• AIM OF THE EXERCISE:
Please give the listing again in its entirety, exactly as written.

• DATA SHOWN:
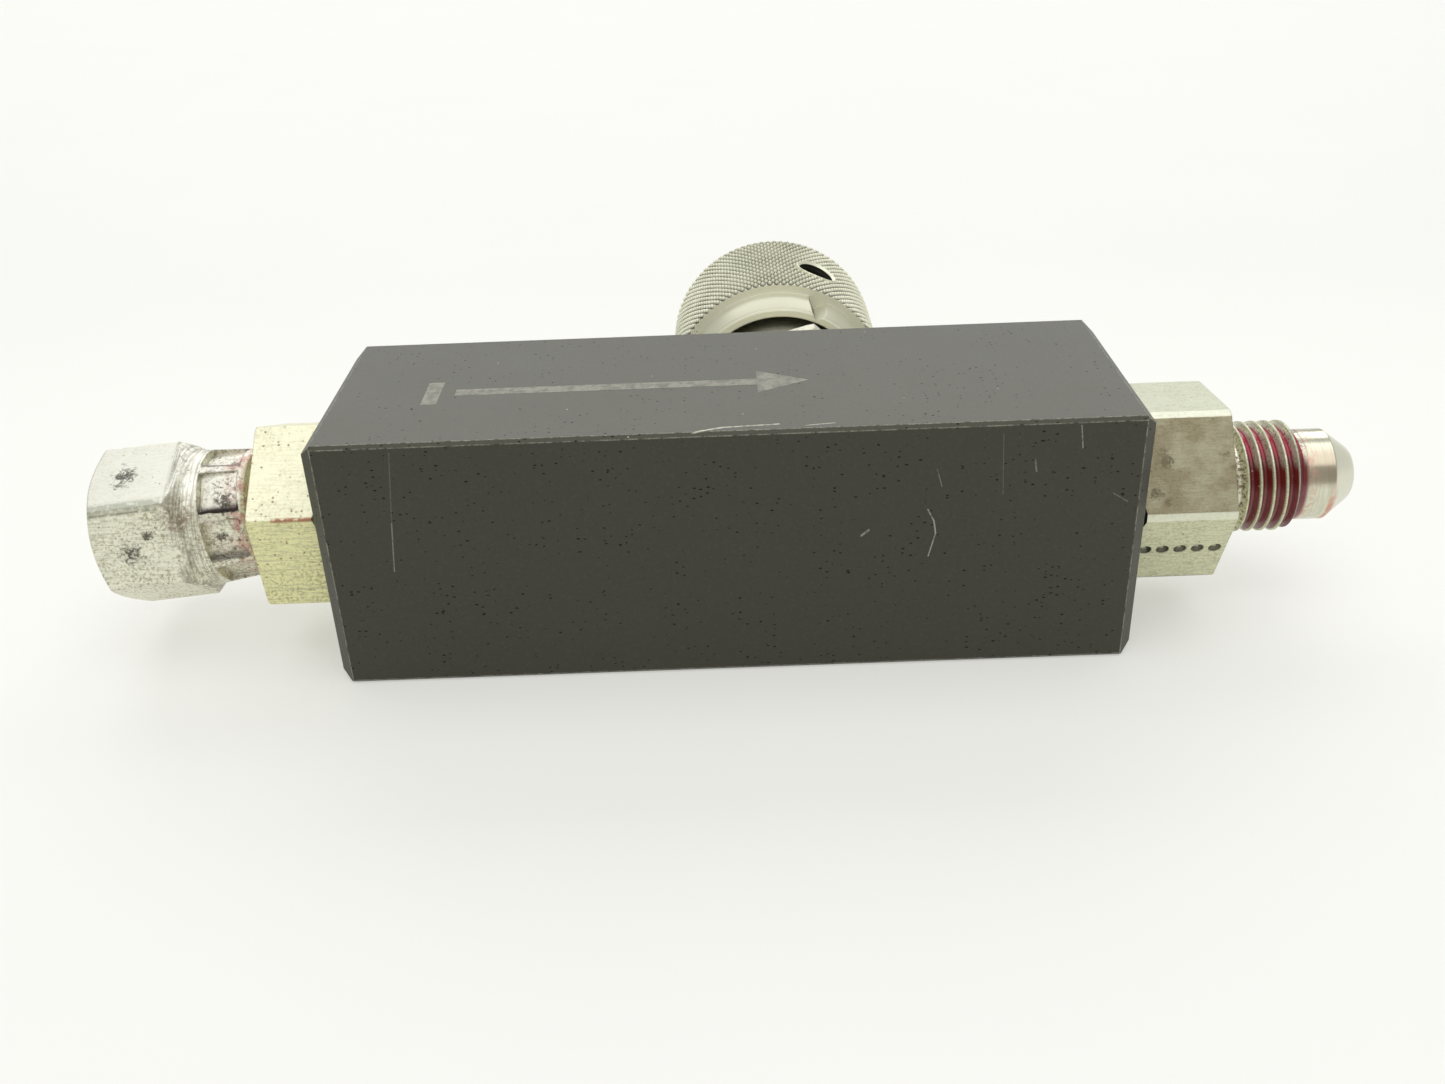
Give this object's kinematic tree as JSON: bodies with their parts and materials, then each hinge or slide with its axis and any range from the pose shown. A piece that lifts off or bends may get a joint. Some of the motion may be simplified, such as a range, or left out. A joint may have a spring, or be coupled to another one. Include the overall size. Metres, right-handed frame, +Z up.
{
  "type": "flow control valve",
  "caption": "Square-bodied in-line flow control valve with a knurled needle knob, an inner check ball, a male flare outlet and a female flare swivel inlet",
  "frame": {"origin": "centre of the body's flat underside", "axes": "+X along the flow from inlet to outlet, +Y from the plain front face to the knob, +Z up"},
  "size_m": [0.1246, 0.058, 0.0254],
  "materials": {
    "valve_body": "black oxide steel, dull satin",
    "inlet_adapter": "zinc with a yellow-green chromate tint, speckled",
    "inlet_port_oring": "black nitrile",
    "inlet_swivel_nut": "bright zinc, pitted, brown residue on the neck",
    "outlet_adapter": "bright zinc, machined, red sealant in the thread roots",
    "outlet_port_oring": "black nitrile",
    "bonnet": "zinc-plated steel",
    "bonnet_oring": "black nitrile",
    "needle_seat": "hardened steel",
    "needle": "ground steel",
    "stem": "turned steel",
    "stem_oring": "black nitrile",
    "stem_backup_ring": "white PTFE",
    "knob": "satin plated, diamond knurled",
    "knob_set_screw": "black alloy steel",
    "check_ball": "polished steel",
    "check_spring": "spring wire",
    "check_retainer": "turned steel"
  },
  "bodies": {
    "housing": {"valve_body": "valve_body", "inlet_adapter": "inlet_adapter", "inlet_port_oring": "inlet_port_oring", "outlet_adapter": "outlet_adapter", "outlet_port_oring": "outlet_port_oring", "bonnet": "bonnet", "bonnet_oring": "bonnet_oring", "needle_seat": "needle_seat", "check_spring": "check_spring", "check_retainer": "check_retainer"},
    "stem_seals": {"stem_oring": "stem_oring", "stem_backup_ring": "stem_backup_ring"},
    "knob_and_needle": {"stem": "stem", "needle": "needle", "knob": "knob", "knob_set_screw": "knob_set_screw"},
    "swivel_nut": {"inlet_swivel_nut": "inlet_swivel_nut"},
    "check_ball": {"check_ball": "check_ball"}
  },
  "joints": [
    {"name": "stem_travel", "type": "slide", "parent": "housing", "child": "stem_seals", "axis": [0, 1, 0], "range_m": [-0.00317, 0.00317]},
    {"name": "knob_turn", "type": "hinge", "parent": "stem_seals", "child": "knob_and_needle", "pos_m": [0.00635, 0.035, 0.0127], "axis": [0, 1, 0], "range_deg": [-1080, 1080]},
    {"name": "nut_swivel", "type": "hinge", "parent": "housing", "child": "swivel_nut", "pos_m": [-0.0491, 0, 0.0127], "axis": [-0.9954, 0, -0.0958], "continuous": true},
    {"name": "check_lift", "type": "slide", "parent": "housing", "child": "check_ball", "axis": [1, 0, 0], "range_m": [0, 0.0015], "stiffness_N_per_m": 120, "springref_m": -0.0005, "deforming": ["check_spring"]}
  ],
  "couplings": [
    {"joint": "knob_turn", "follows": "stem_travel", "rad_per_m": 5936.9}
  ]
}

• FINISHED TASK:
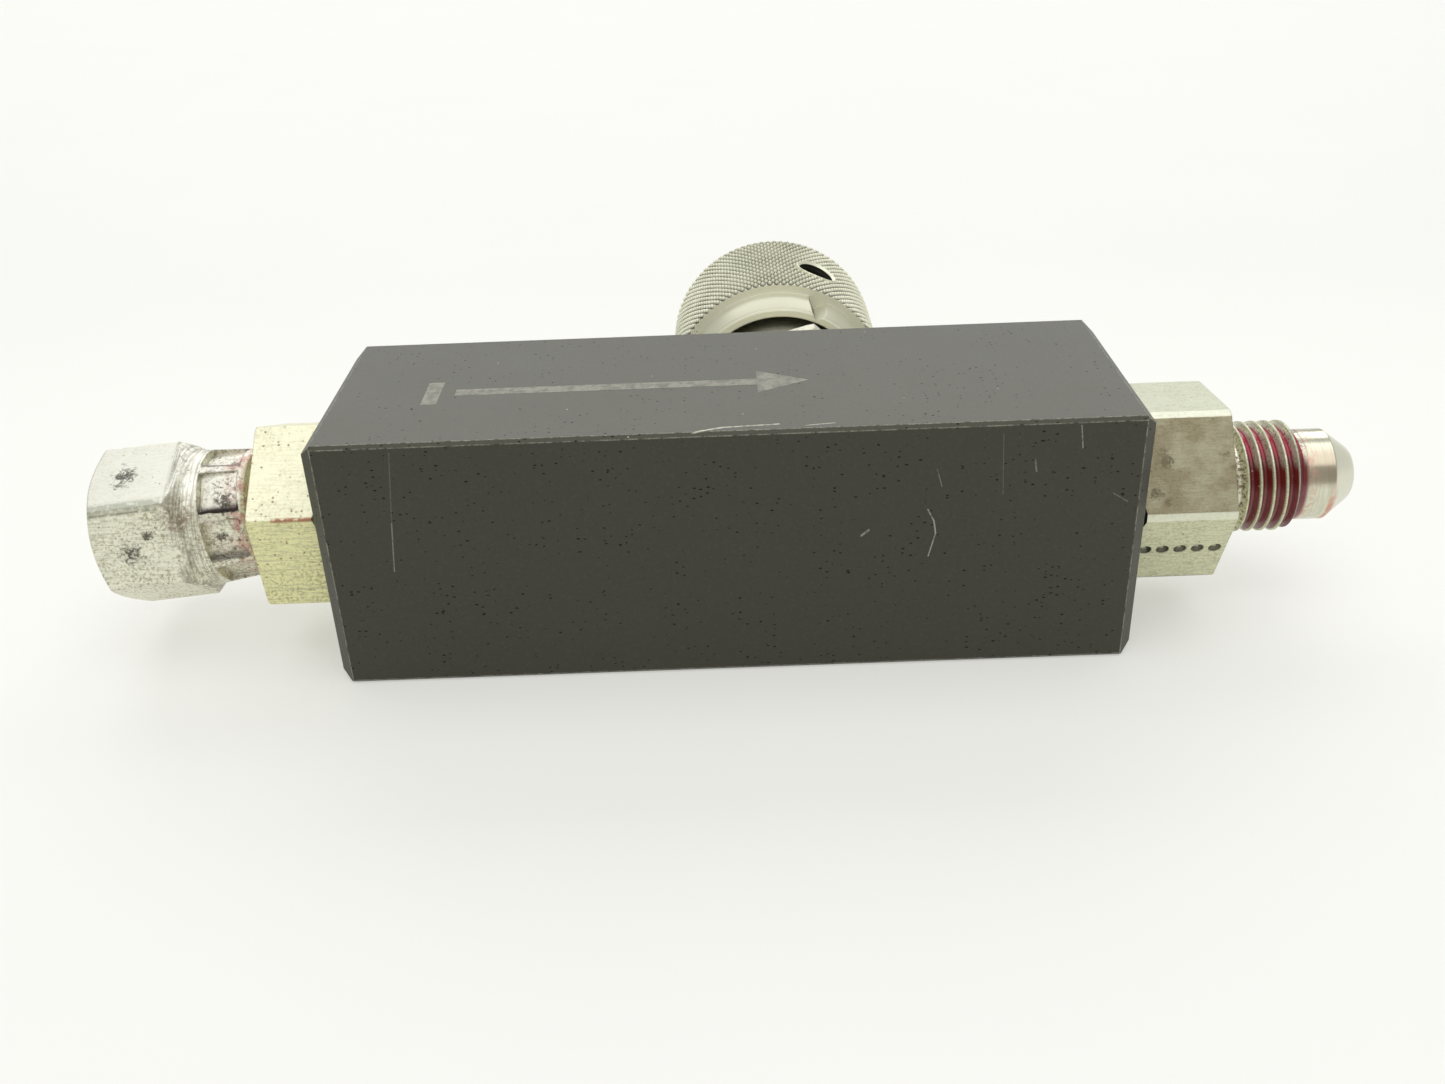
Give this object's kinematic tree as JSON: bodies with their parts and materials, then each hinge or slide with its axis and any range from the pose shown. A piece that lifts off or bends may get a joint. Some of the motion may be simplified, such as a range, or left out. A joint may have a spring, or be coupled to another one. Include the overall size. Metres, right-handed frame, +Z up.
{
  "type": "flow control valve",
  "caption": "Square-bodied in-line flow control valve with a knurled needle knob, an inner check ball, a male flare outlet and a female flare swivel inlet",
  "frame": {"origin": "centre of the body's flat underside", "axes": "+X along the flow from inlet to outlet, +Y from the plain front face to the knob, +Z up"},
  "size_m": [0.1246, 0.058, 0.0254],
  "materials": {
    "valve_body": "black oxide steel, dull satin",
    "inlet_adapter": "zinc with a yellow-green chromate tint, speckled",
    "inlet_port_oring": "black nitrile",
    "inlet_swivel_nut": "bright zinc, pitted, brown residue on the neck",
    "outlet_adapter": "bright zinc, machined, red sealant in the thread roots",
    "outlet_port_oring": "black nitrile",
    "bonnet": "zinc-plated steel",
    "bonnet_oring": "black nitrile",
    "needle_seat": "hardened steel",
    "needle": "ground steel",
    "stem": "turned steel",
    "stem_oring": "black nitrile",
    "stem_backup_ring": "white PTFE",
    "knob": "satin plated, diamond knurled",
    "knob_set_screw": "black alloy steel",
    "check_ball": "polished steel",
    "check_spring": "spring wire",
    "check_retainer": "turned steel"
  },
  "bodies": {
    "housing": {"valve_body": "valve_body", "inlet_adapter": "inlet_adapter", "inlet_port_oring": "inlet_port_oring", "outlet_adapter": "outlet_adapter", "outlet_port_oring": "outlet_port_oring", "bonnet": "bonnet", "bonnet_oring": "bonnet_oring", "needle_seat": "needle_seat", "check_spring": "check_spring", "check_retainer": "check_retainer"},
    "stem_seals": {"stem_oring": "stem_oring", "stem_backup_ring": "stem_backup_ring"},
    "knob_and_needle": {"stem": "stem", "needle": "needle", "knob": "knob", "knob_set_screw": "knob_set_screw"},
    "swivel_nut": {"inlet_swivel_nut": "inlet_swivel_nut"},
    "check_ball": {"check_ball": "check_ball"}
  },
  "joints": [
    {"name": "stem_travel", "type": "slide", "parent": "housing", "child": "stem_seals", "axis": [0, 1, 0], "range_m": [-0.00317, 0.00317]},
    {"name": "knob_turn", "type": "hinge", "parent": "stem_seals", "child": "knob_and_needle", "pos_m": [0.00635, 0.035, 0.0127], "axis": [0, 1, 0], "range_deg": [-1080, 1080]},
    {"name": "nut_swivel", "type": "hinge", "parent": "housing", "child": "swivel_nut", "pos_m": [-0.0491, 0, 0.0127], "axis": [-0.9954, 0, -0.0958], "continuous": true},
    {"name": "check_lift", "type": "slide", "parent": "housing", "child": "check_ball", "axis": [1, 0, 0], "range_m": [0, 0.0015], "stiffness_N_per_m": 120, "springref_m": -0.0005, "deforming": ["check_spring"]}
  ],
  "couplings": [
    {"joint": "knob_turn", "follows": "stem_travel", "rad_per_m": 5936.9}
  ]
}